(a film retrospective by Mark R. Leeper)

CAPSULE: Shortly after the Soviets put in space the world's first man-made satellite, Sputnik I, Roger Corman produced and directed a very low-budget sci-fi film to exploit the recent real-world launch. Aliens have put up an invisible barrier to prevent humans from advancing into space. The acting and writing are inconsistent but perhaps just because it is a 1950s science fiction film, it does have fun for the right sort of audience. Rating: low +1 (-4 to +4) or 5/10

On October 4, 1957, the Soviet Union put into orbit Sputnik I, the first man-made satellite. Not surprisingly, it made headlines all around the world. Up to this time few United States citizens knew even what a "satellite" was. Suddenly it was a word on everybody's lips. There were still many people who did not know what the thing was, but they knew it was important and science-fictional. They may have thought it was some kind of spaceship. Roger Corman saw the advantage of making a sci-fi movie (however weak) with which to exploit the public's interest in "satellites." Jack Rabin and Irving Block, who frequently worked together on science fiction films, provided a story.

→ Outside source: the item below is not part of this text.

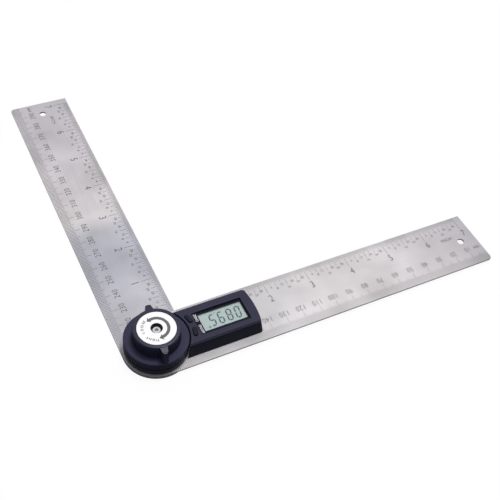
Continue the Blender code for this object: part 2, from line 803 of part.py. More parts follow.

A message from the aliens is sent to the United Nations. Two comic teenagers who seem like a holdover from the Jazz Age find the message etched on a rocket. The kids do not fit into the film's style. (Did 1950s teenagers really borrow "ring-a-ding-ding" from Frank Sinatra?)

As humans push their way into space, there is some unknown interplanetary space presence determined to keep us earthbound. After some debate the United Nations decides it will send up one more space mission to take on the aliens. Its Captain will be Dr. Pol Van Ponder (played by Richard Devon). What the humans do not know is that the aliens have captured Von Ponder and made him their slave. What is more they can create an identical copy of the captain who is also their slave. The battle for space will be fought in space, but maybe it will be fought with clones of humans.

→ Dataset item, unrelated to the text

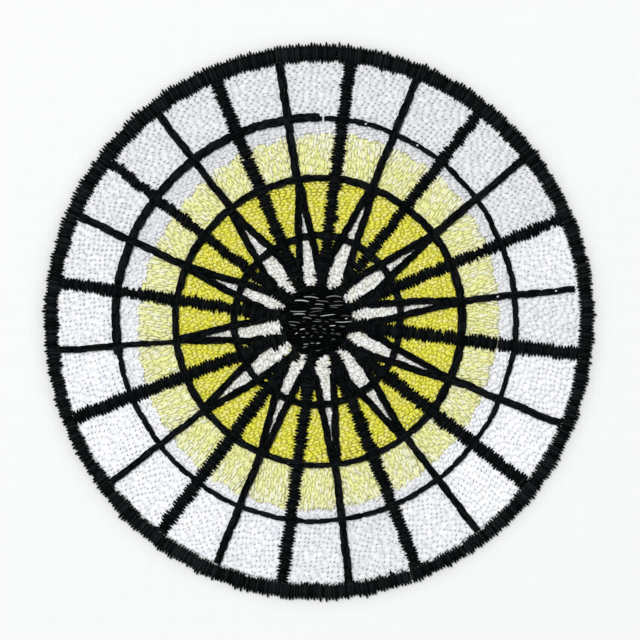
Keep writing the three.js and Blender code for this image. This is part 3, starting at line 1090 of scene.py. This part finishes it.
class EMBROIDERY_OT_star_outlines(bpy.types.Operator):
    """Add the running line round each ray of the star."""

    bl_idname = "embroidery.star_outlines"
    bl_label = "Star outlines"

    def execute(self, context):
        rings = ring_circles("inner_ring")
        for index in range(RAYS):
            rng, stitches = begin(60 + index)
            for places in ray_sides(index):
                for start, end in zip(places, places[1:]):
                    from_hub = np.linalg.norm(start - HUB)

                    def width_at(distance):
                        return np.interp(from_hub + distance, STAR_LINE_REACH, STAR_LINE_WIDTHS)

                    path = straight_path(start, end)
                    sew_running(
                        stitches, path, width_at, RUNNING_STRANDS, rng, rings, gleam=STAR_PAINTED_SHEEN
                    )
            black_piece(numbered("star_outline", index), "stitches", stitches, rng)
        return {"FINISHED"}


class EMBROIDERY_OT_thin_spokes(bpy.types.Operator):
    """Add the thin spokes of running stitch."""

    bl_idname = "embroidery.thin_spokes"
    bl_label = "Thin spokes"

    def execute(self, context):
        rings = ring_circles("outer_ring")
        for index, widths in enumerate(THIN_SPOKE_WIDTHS):
            node = numbered("thin_spoke", index)
            rng, stitches = begin(80 + index)
            inner, outer, _ = line_of(node)
            length, place = straight_path(inner - unit(outer - inner) * THIN_SPOKE_LAP, outer)

            def width_at(distance):
                return np.interp(distance, (0, length), widths) * MM

            sew_running(stitches, (length, place), width_at, RUNNING_STRANDS, rng, rings)
            for distance in THIN_SPOKE_LOOPS.get(index, ()):
                add_loop(stitches, place, distance * MM - np.linalg.norm(place(0, 0) - HUB))
            black_piece(node, "stitches", stitches, rng)
        return {"FINISHED"}


class EMBROIDERY_OT_thick_spokes(bpy.types.Operator):
    """Add the thick spokes of satin stitch, which fill the room between the rays next to the hub."""

    bl_idname = "embroidery.thick_spokes"
    bl_label = "Thick spokes"

    def execute(self, context):
        rings = ring_circles("outer_ring", "middle_ring", "inner_ring")
        for index, width in enumerate(THICK_SPOKE_WIDTHS):
            node = numbered("thick_spoke", index)
            rng, stitches = begin(100 + index)
            inner, outer, _ = line_of(node)
            along = unit(outer - inner)
            path = straight_path(inner - along * THICK_SPOKE_LAP, outer)
            beside = {}
            for sign, ray in ((1, (index + 1) % RAYS), (-1, index)):
                axis = np.array([(HUB, HUB + ray_axis(ray)[0])])
                beside[sign] = ray_edges(ray), axis, FAN_LAPS[ray] * MM

            def edge_at(distance, sign):
                point = path[1](distance, 0)
                from_hub = np.linalg.norm(point - HUB)
                if from_hub > FAN_REACH:
                    return sign * width * MM / 2
                outline, axis, most_lap = beside[sign]
                lap = np.interp(from_hub, FAN_LAP_REACH, (most_lap + rng.normal(0, 1) * FAN_STRAY, 0))
                direction = sign * sideways(along)
                room = reach_to(axis, point, direction) - FAN_CLEARANCE
                return sign * min(reach_to(outline, point, direction) + lap, room, FAN_MOST)

            def left(distance):
                return edge_at(distance, 1)

            def right(distance):
                return edge_at(distance, -1)

            sew_satin(stitches, path, rng, left, right, rings, SPOKE_SATIN)
            black_piece(node, "satin", stitches, rng, point=SPOKE_SATIN.point)
        return {"FINISHED"}


class EMBROIDERY_OT_hub(bpy.types.Operator):
    """Add the hub, a disc of level stitches with a little bobbin thread drawn up between them."""

    bl_idname = "embroidery.hub"
    bl_label = "Hub"

    def execute(self, context):
        rng, stitches = begin(120)
        thread = settings()
        radius = HUB_RADIUS + HUB_LAP
        for level in np.arange(0.2 * HUB_ROW - radius, radius, HUB_ROW):
            half = math.sqrt(max(radius**2 - level**2, 0))
            between = level + HUB_ROW / 2
            ends = HUB + (-half, between), HUB + (half, between)
            stitches.add(*ends, LINE_CENTRE, 0, HUB_ROW * 1.1, 0.2 * MM)
            count = max(1, round(2 * half / HUB_STITCH))
            holes = np.linspace(-half, half, count + 1)
            holes[1:-1] += either_way(rng, 0.5, count - 1)
            holes[[0, -1]] += either_way(rng, 0.2, 2)
            for a, b in zip(holes, holes[1:]):
                dome = 1 - (math.hypot((a + b) / 2, level) / radius) ** 2
                stitches.add(
                    HUB + (a, level + either_way(rng, 0.05)),
                    HUB + (b, level + either_way(rng, 0.05)),
                    LINE_CENTRE + HUB_DOME * dome,
                    0.08 * MM,
                    thread.width * rng.uniform(1.15, 1.3),
                    SATIN_THICKNESS,
                    bow=either_way(rng, 0.08),
                    shade=HUB_SHADE,
                )
            self.draw_up_bobbin(stitches, rng, between)
        black_piece("hub", "stitches", stitches, rng, rings=7)
        return {"FINISHED"}

    def draw_up_bobbin(self, stitches, rng, level):
        """Short lengths of bobbin thread between two rows, more and longer ones in the upper half."""
        half = math.sqrt(max((HUB_RADIUS - 0.1 * MM) ** 2 - level**2, 0))
        upper = int(level > -0.2 * MM)
        at = -half + rng.uniform(0, 1.2) * MM
        while at < half:
            length = (rng.uniform(0.3, 0.8) + (rng.uniform(0, 1) ** 2) * 1.5 * upper) * MM
            if rng.random() < BOBBIN_SHARES[upper]:
                stitches.add(
                    HUB + (at, level + either_way(rng, 0.14)),
                    HUB + (at + length, level + either_way(rng, 0.14)),
                    LINE_CENTRE + 0.31 * MM,
                    0.02 * MM,
                    rng.uniform(0.08, 0.15) * MM,
                    0.08 * MM,
                    bow=rng.uniform(-0.04, 0.1) * length,
                    shade=rng.uniform(*BOBBIN_SHADES[upper]) ** 2.3,
                    bobbin=1,
                )
            at += length + rng.uniform(0.1, 0.9) * MM


class EMBROIDERY_OT_border(bpy.types.Operator):
    """Add the satin border."""

    bl_idname = "embroidery.border"
    bl_label = "Border"

    def execute(self, context):
        rng, stitches = begin(130)
        low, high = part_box("border")
        _, inner, _ = circle_of("border")
        half_x, half_y = (high.x - low.x) / 2, (high.y - low.y) / 2
        middle = inner + ((half_x + half_y) / 2 - inner) / 2

        def outwards(distance):
            angle = distance / middle
            outer = 1 / math.hypot(math.cos(angle) / half_x, math.sin(angle) / half_y)
            return middle - outer + BORDER_INSET - at_angle(angle, BORDER_OUTER_STRAY)

        def inwards(distance):
            return middle - inner + BORDER_LAP - at_angle(distance / middle, BORDER_INNER_STRAY)

        sew_satin(stitches, round_path(WHEEL, middle), rng, inwards, outwards, (), BORDER_SATIN)
        black_piece("border", "satin", stitches, rng, point=BORDER_SATIN.point)
        return {"FINISHED"}


# The stage in sides of the cloth: the floor, the lamp and its place, and the share of the cloth that the
# camera shows. The lamp's power is in watts, and the lens and the sensor are in mm. The studio's light is
# even and nearly white.
FLOOR_SIDE = 40
FLOOR_COLOUR = 0xE9E9E6
FLOOR_ROUGHNESS = 0.8
LAMP_SIDE = 9
LAMP_PLACE = (-5.4, 5.4, 20)
LAMP_POWER = 21.5
STUDIO_COLOUR = 0xFBFCFF
STUDIO_LIGHT = 0.5
CLOTH_SHOWN = 0.998
LENS = 100
SENSOR = 36


class EMBROIDERY_OT_stage(bpy.types.Operator):
    """Add the floor, the light and the camera, which looks straight down."""

    bl_idname = "embroidery.stage"
    bl_label = "Stage"

    def execute(self, context):
        scene = context.scene
        low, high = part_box("ground_cloth")
        side = high.x - low.x
        bpy.ops.mesh.primitive_plane_add(size=side * FLOOR_SIDE, location=(0, 0, low.z - 0.02 * MM))
        floor = context.object
        floor.name = "studio_floor"
        # An even matt paint, which gives the eye nothing but the object's shadow.
        material, _, shader = plain_material("matt_painted_floor")
        shader.inputs["Base Color"].default_value = (*linear(FLOOR_COLOUR), 1)
        shader.inputs["Roughness"].default_value = FLOOR_ROUGHNESS
        floor.data.materials.append(material)
        world = bpy.data.worlds.new("studio_light")
        world.use_nodes = True
        background = world.node_tree.nodes["Background"]
        background.inputs["Color"].default_value = (*linear(STUDIO_COLOUR), 1)
        background.inputs["Strength"].default_value = STUDIO_LIGHT
        scene.world = world
        lamp = bpy.data.lights.new("soft_box", "AREA")
        lamp.shape = "SQUARE"
        lamp.size = side * LAMP_SIDE
        lamp.energy = LAMP_POWER
        softbox = bpy.data.objects.new("soft_box", lamp)
        softbox.location = [side * place for place in LAMP_PLACE]
        softbox.rotation_euler = (-softbox.location).to_track_quat("-Z", "Y").to_euler()
        scene.collection.objects.link(softbox)
        camera = bpy.data.objects.new("camera", bpy.data.cameras.new("camera"))
        camera.data.lens = LENS
        camera.data.sensor_width = SENSOR
        camera.data.clip_start = 0.01
        camera.location = (0, 0, CLOTH_TOP + side * CLOTH_SHOWN * LENS / SENSOR)
        scene.collection.objects.link(camera)
        scene.camera = camera
        scene.view_settings.view_transform = "Standard"
        return {"FINISHED"}


class EMBROIDERY_PT_panel(bpy.types.Panel):
    """Lists the settings and one button for each piece."""

    bl_idname = "EMBROIDERY_PT_panel"
    bl_label = "Embroidered wheel window"
    bl_space_type = "VIEW_3D"
    bl_region_type = "UI"
    bl_category = "Embroidery"

    def draw(self, context):
        for group_name, kind in GROUPS.items():
            for name in kind.__annotations__:
                self.layout.prop(getattr(context.scene, group_name), name)
        for operator in OPERATORS:
            self.layout.operator(operator.bl_idname)


OPERATORS = (
    EMBROIDERY_OT_stage,
    EMBROIDERY_OT_ground_cloth,
    EMBROIDERY_OT_fills,
    EMBROIDERY_OT_ray_fills,
    EMBROIDERY_OT_rings,
    EMBROIDERY_OT_star_outlines,
    EMBROIDERY_OT_thin_spokes,
    EMBROIDERY_OT_thick_spokes,
    EMBROIDERY_OT_hub,
    EMBROIDERY_OT_border,
)
GROUPS = {
    "embroidery_threads": ThreadSettings,
    "embroidery_cloth": ClothSettings,
    "embroidery_colours": ColourSettings,
}


def register():
    for group in (*GROUPS.values(), *OPERATORS, EMBROIDERY_PT_panel):
        bpy.utils.register_class(group)
    for name, group in GROUPS.items():
        setattr(bpy.types.Scene, name, bpy.props.PointerProperty(type=group))


def unregister():
    for name in GROUPS:
        delattr(bpy.types.Scene, name)
    for group in reversed((*GROUPS.values(), *OPERATORS, EMBROIDERY_PT_panel)):
        bpy.utils.unregister_class(group)


def main():
    register()
    for operator in OPERATORS:
        group, name = operator.bl_idname.split(".")
        getattr(getattr(bpy.ops, group), name)()


if __name__ == "__main__":
    main()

Some of the science is suspect, to say the least. In one scene a satellite stops dead in space, ignoring momentum. There is reference to possible beings "from a distant nebula." [Spoiler] The final words of the film are "we are passing through Andromeda at the speed of light." (So much for Einstein.) The story shows no evidence that Rabin and Block knew much about satellites orbiting the Earth. But the basic idea is that aliens might be sabotaging our space program--actually the United Nations' space program--by destroying our satellites.

Several of the actors are familiar from later Corman films. That includes Susan Cabot (WASP WOMAN), Dick Miller (later to be Walter Paisley in several films) and Corman himself as one of the Mission Control team. If Corman uses the same actors in other films, it has been claimed that Corman reuses everything.

And there are a few other actors who are just familiar, like Robert Shayne who was in TV's "The Adventures of Superman" as Inspector Henderson. Michael Fox appeared multiple times on "The Rifleman".

Corman saves some expenses by borrowing footage and sound effects from films like WAR OF THE WORLDS and GODZILLA. A stormy sea scene is borrowed from GODZILLA VS. THE THING. Much of the action of the film is following characters up and down wide, empty corridors of the Earth satellite. Their satellite is about as big as the International Space Station with much wasted space.

Probably the best aspect of this film is the poster art. It is rumored that the first thing Corman does when producing a film is pick a sexy title. The second thing he does is to organize a competition at a local art school and have the students compete to create the best poster that fits the title. WAR OF THE SATELLITES is not a very good piece of science fiction and not a good film. But 1950s science fiction needs to be cut some slack. Ring-a-ding- ding.

I rate the film a low +1 on the -4 to +4 scale or 5/10.